Nous pouvons aussi évoquer le montage, aussi haché qu’un steak Charal, qui ne laisse aucun répit dans ce film bien trop frénétique. Heureusement, le film ne dure qu’1h08 ; mais c'est justement ce format qui l’empêche de raconter quoi que ce soit en profondeur, ou du moins de prendre le temps de le faire. Sauf, bien sûr, lorsqu’il s’agit de flatter l’ego de Raphaël Quenard, avec une complaisance appuyée pour souligner à quel point sa carrière serait une réussite éclatante. On ne comprend jamais où le film veut aller ; et franchement, on n’a pas forcément envie de le découvrir, tant le documentaire n’arrive jamais à être captivant un seul instant.
I love Peru est pensé comme une comédie. Je dis bien penser : ne vous attendez pas à rire, à moins d’être un fanatique absolu de l’acteur, ou un de ses proches. À la 10ème blague où l’acteur relaye lui-même une rumeur sur une affaire de pédophilie le concernant (« ah il y a des lycéens à la conférence ! Je pourrais leur montrer ma bite alors »), on sature. L'humour ne fait preuve d’aucune subtilité : tout n’est que vulgarité, méchanceté gratuite, et provocation sans limites.

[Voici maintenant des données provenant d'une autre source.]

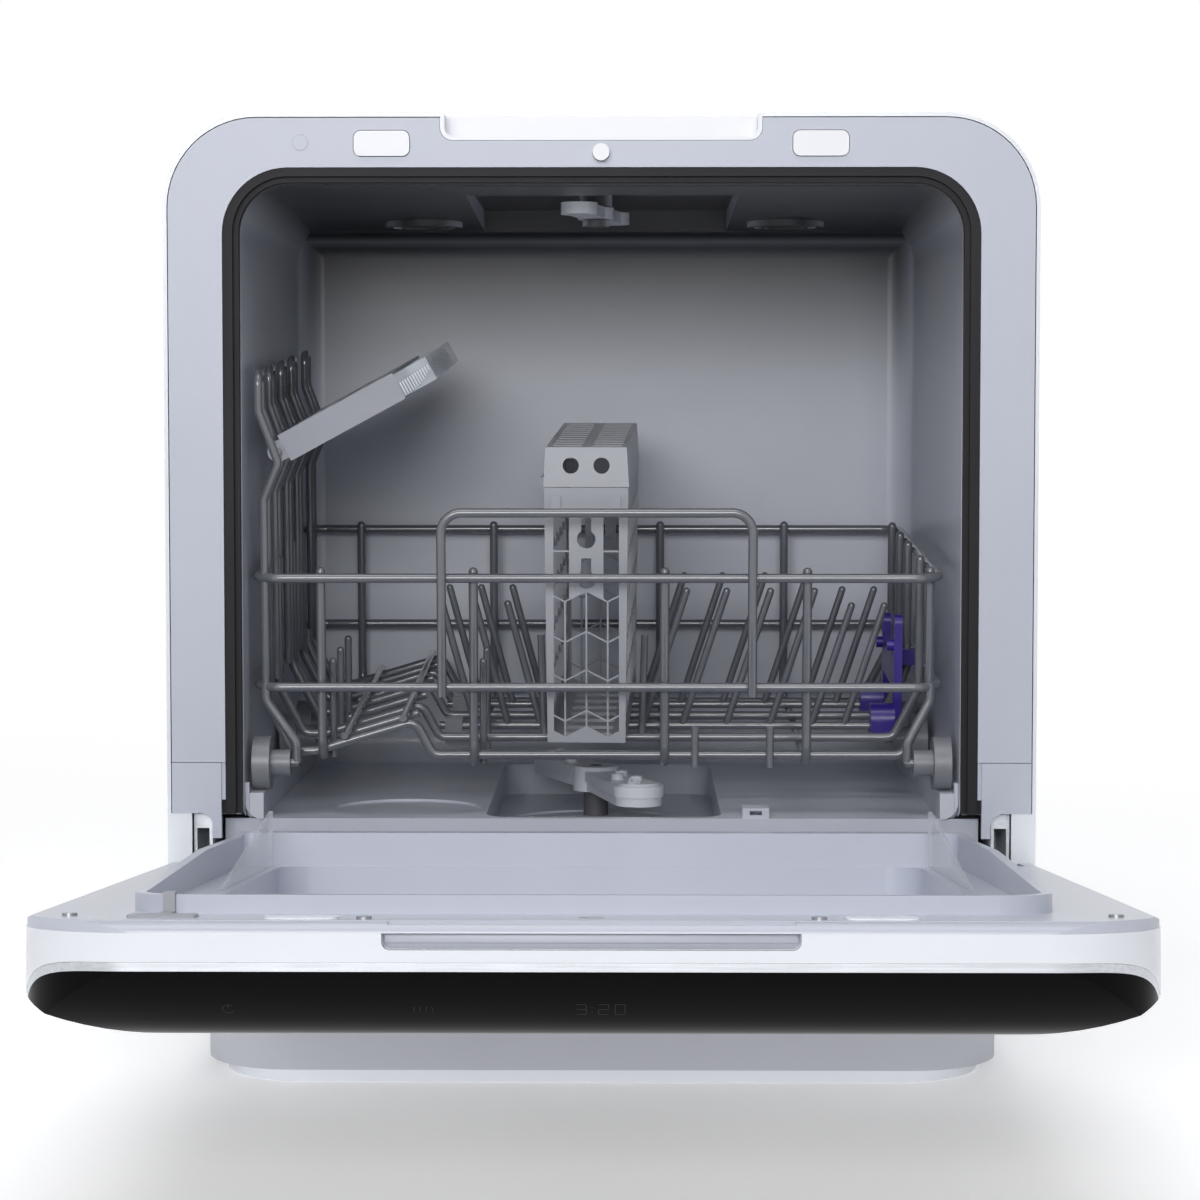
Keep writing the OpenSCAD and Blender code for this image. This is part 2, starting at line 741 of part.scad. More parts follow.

Après une succession de blagues scatophiles, j’en conclus donc rapidement que je suis devant un film de merde.
Ah ! et ai-je oublié de mentionner le racisme ? Fiction comme documentaire, l’acteur enchaîne les clichés racistes pour illustrer sa vision du Pérou. À ce stade ai-je finalement encore besoin d’argumenter sur la qualité inexistante de ce projet ?
I love Peru est la métaphore d’un paradis fiscal : une simple vidéo de vacances de Quenard parvient à se faire passer pour un film, et mieux encore, arrive à être sélectionné dans le festival de cinéma le plus prestigieux au monde. Paradoxe total devant cet objet : où se situe la frontière entre la vidéo et le film de cinéma ? Même si ce projet a le mérite de relancer ce débat ontologique, il n’a malheureusement rien d’autre à offrir. En fin de compte, il ne fait que gaspiller le bien le plus précieux du spectateur : son temps.

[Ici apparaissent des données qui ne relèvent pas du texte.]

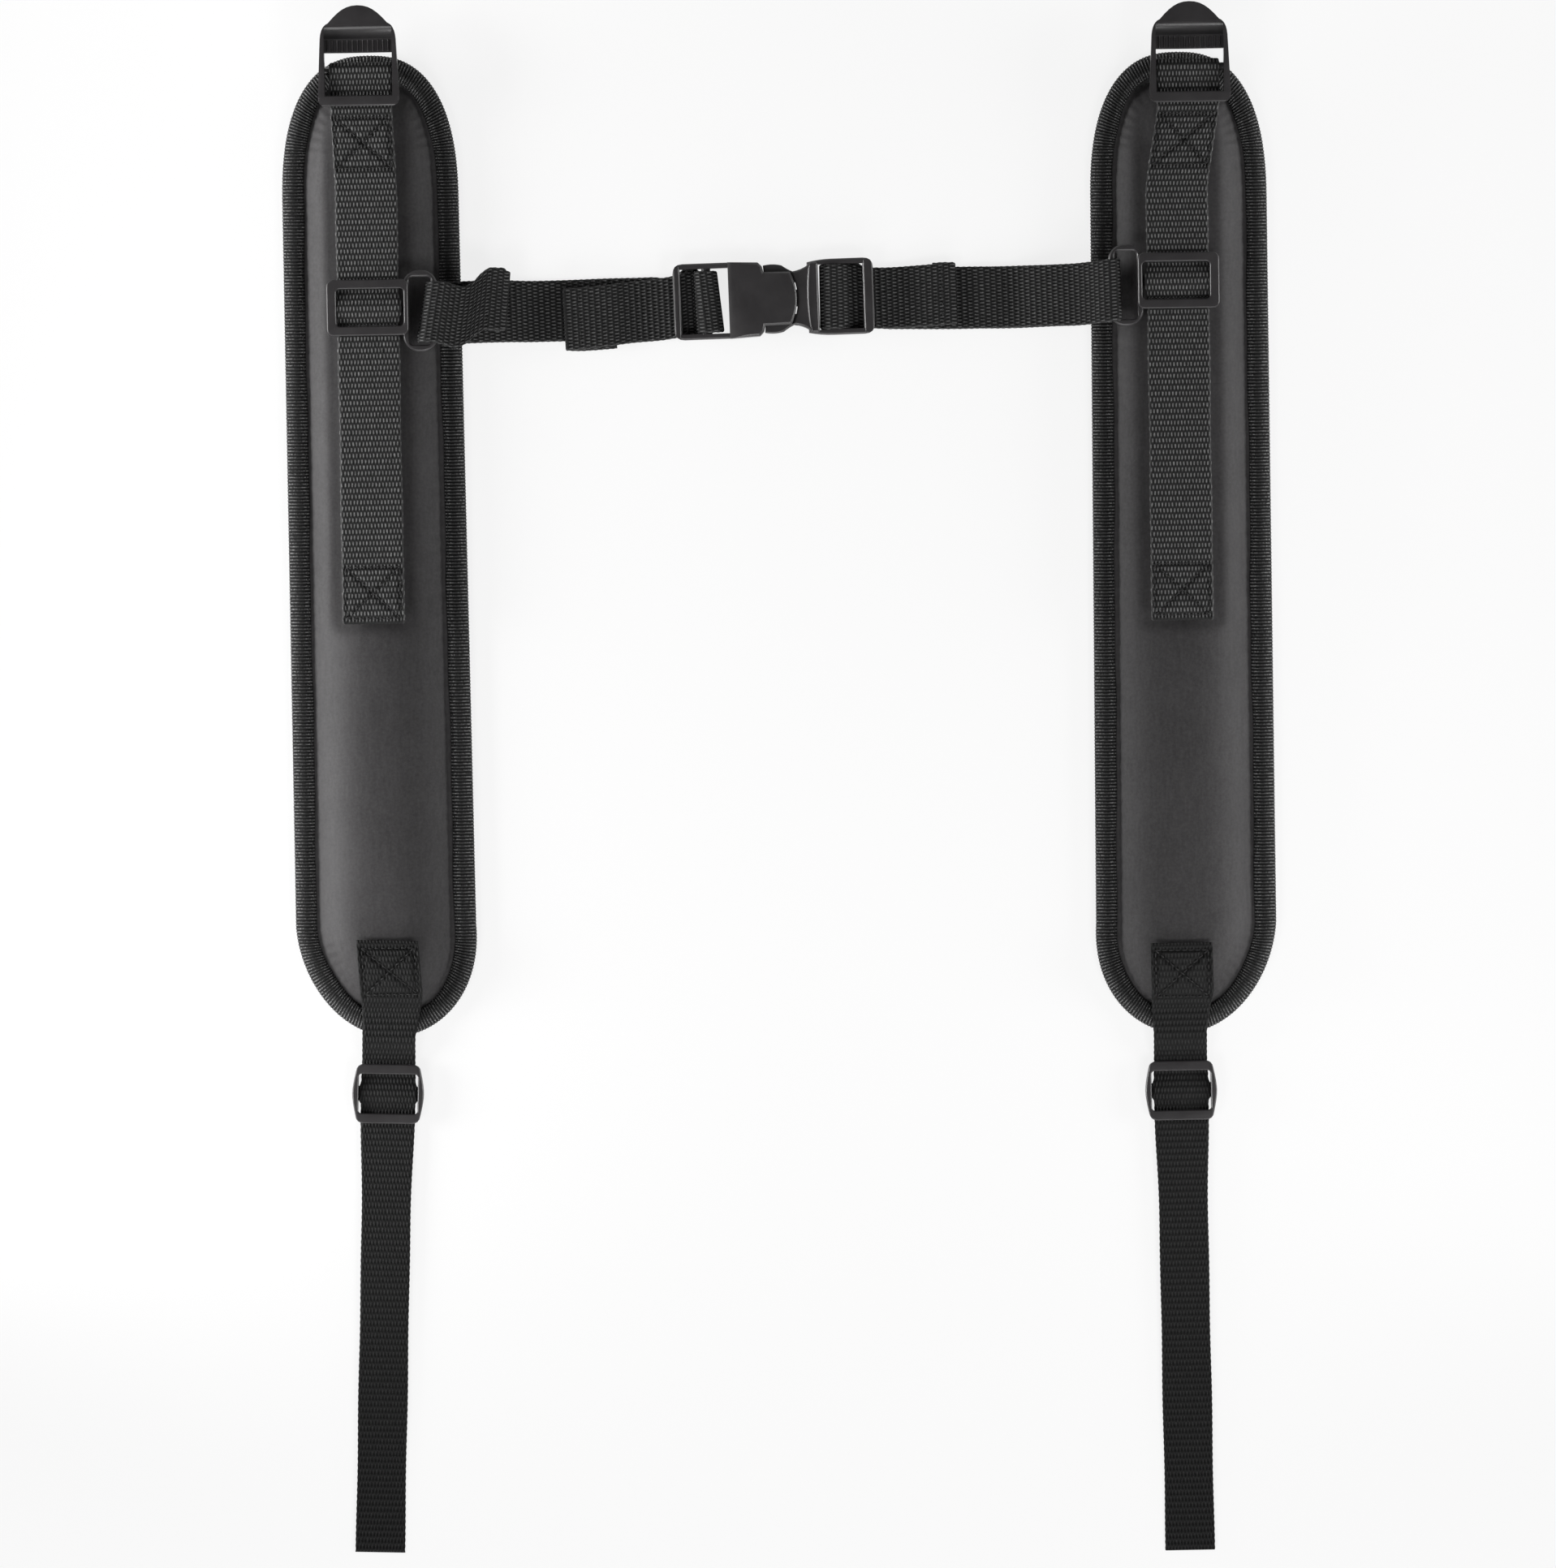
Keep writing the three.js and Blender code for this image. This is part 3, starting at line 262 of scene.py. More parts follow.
def grey(value, warm=0.0):
    """A grey by its display value, which warm moves towards red with a little blue."""
    return (srgb(value + warm), srgb(value), srgb(value + warm * 0.6), 1.0)


class Shader:
    """A material's node tree, with short ways to add to it."""

    def __init__(self, name):
        self.material = bpy.data.materials.new(name)
        self.material.use_nodes = True
        self.nodes = self.material.node_tree.nodes
        self.links = self.material.node_tree.links
        self.surface = self.nodes["Principled BSDF"]

    def node(self, kind, **settings):
        made = self.nodes.new(kind)
        for key, value in settings.items():
            setattr(made, key, value)
        return made

    def put(self, socket, value):
        if isinstance(value, bpy.types.NodeSocket):
            self.links.new(value, socket)
        else:
            socket.default_value = value

    def math(self, operation, a, b=0.0, c=0.0):
        made = self.node("ShaderNodeMath", operation=operation)
        for socket, value in zip(made.inputs, (a, b, c)):
            self.put(socket, value)
        return made.outputs[0]

    def mix(self, share, a, b):
        made = self.node("ShaderNodeMix", data_type="RGBA")
        factor, first, second = made.inputs["Factor"], made.inputs[6], made.inputs[7]
        for socket, value in ((factor, share), (first, a), (second, b)):
            self.put(socket, value)
        return made.outputs[2]

    def span(self, value, low, high, to_low=0.0, to_high=1.0):
        made = self.node("ShaderNodeMapRange")
        for socket, number in zip(made.inputs, (value, low, high, to_low, to_high)):
            self.put(socket, number)
        return made.outputs[0]

    def noise(self, vector, scale, detail=2.0, rough=0.5):
        made = self.node("ShaderNodeTexNoise")
        self.put(made.inputs["Vector"], vector)
        made.inputs["Scale"].default_value = scale
        made.inputs["Detail"].default_value = detail
        made.inputs["Roughness"].default_value = rough
        return made.outputs["Fac"]

    def stretched(self, vector, scale):
        made = self.node("ShaderNodeVectorMath", operation="MULTIPLY")
        self.put(made.inputs[0], vector)
        made.inputs[1].default_value = scale
        return made.outputs[0]

    def place(self):
        return self.node("ShaderNodeTexCoord").outputs["Object"]

    def weave(self):
        """The woven surface's own coordinates: the vector and its three parts."""
        attribute = self.node("ShaderNodeAttribute", attribute_name="weave")
        parts = self.node("ShaderNodeSeparateXYZ")
        self.links.new(attribute.outputs["Vector"], parts.inputs[0])
        return attribute.outputs["Vector"], *parts.outputs

    def bump(self, height, distance, strength=1.0):
        made = self.node("ShaderNodeBump")
        made.inputs["Strength"].default_value = strength
        made.inputs["Distance"].default_value = distance * MM
        self.put(made.inputs["Height"], height)
        self.links.new(made.outputs[0], self.surface.inputs["Normal"])

    def set(self, **values):
        for key, value in values.items():
            self.put(self.surface.inputs[key.replace("_", " ")], value)
        return self.material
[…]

EDIT : Me revoilà quelques jours après la projection. Un ami m’envoie un message : il vient de voir une interview télévisée de Raphaël Quenard qui parle de I love Peru. Alors qu’à la première cannoise, il présente fièrement son projet comme un film où l’on ne discerne pas le documentaire de la fiction, le discours a changé. Voilà qu’il présente désormais le projet avant tout comme une œuvre de fiction. Aveu d’échec du cinéaste, ou peur d’éventuelles - et légitimes - polémiques (avec par exemple, dans l'une des scènes où l’on devine le documentaire, se déroule un échange téléphonique entre une programmatrice d'un festival et Quenard, où ce dernier blague sur ses fantasmes pédophiles) ? Réponse à la sortie prochaine du film, cet été.